Given her experimental, innovative and distinctive writing techniques — particularly the strength of her stream of consciousness technique and her ideas for women’s liberation from traditional family roles — poet and translator Xu Zhimo first introduced Woolf into China in December 1928 when he delivered a speech to students at Suzhou Female High School. In the following years, Mrs. Dalloway (1925) and To the Lighthouse (1927) also came to the attention of Chinese readers, inaugurating a new era for foreign culture as well as ideas for women’s liberation. To the Lighthouse was first translated by translator Xie Qingyao, but was eventually retranslated many times as interest in Woolf heightened. While constant interest in Virginia Woolf’s modernist techniques have been a universal topic in the critic circle, Woolf’s feminist proposal in her fictions have also been a ever heated theme explored not only in critics but also the translated texts when the social and political atmosphere took a feminist turn.

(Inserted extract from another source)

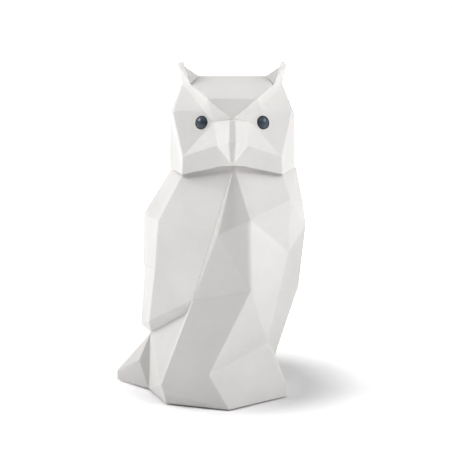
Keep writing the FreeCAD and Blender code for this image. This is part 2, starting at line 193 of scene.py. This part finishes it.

By comparing retranslations of To the Lighthouse by male translator Qu Shijing and female translator Ma Ainong, this study explores the different socio-political contexts under which the two translations were created and two different perspectives in approaching this novel. This juxtaposition demonstrates a fundamental shift in the translation strategies under the influence of feminism and the evolving reader reception of the female character, Mrs. Ramsay, from submissive to strong and self-aware.

Keywords: To the Lighthouse, Qu Shijing, Ma Ainong, Socio-political Contexts, Feminist Translation, Reader Receptions.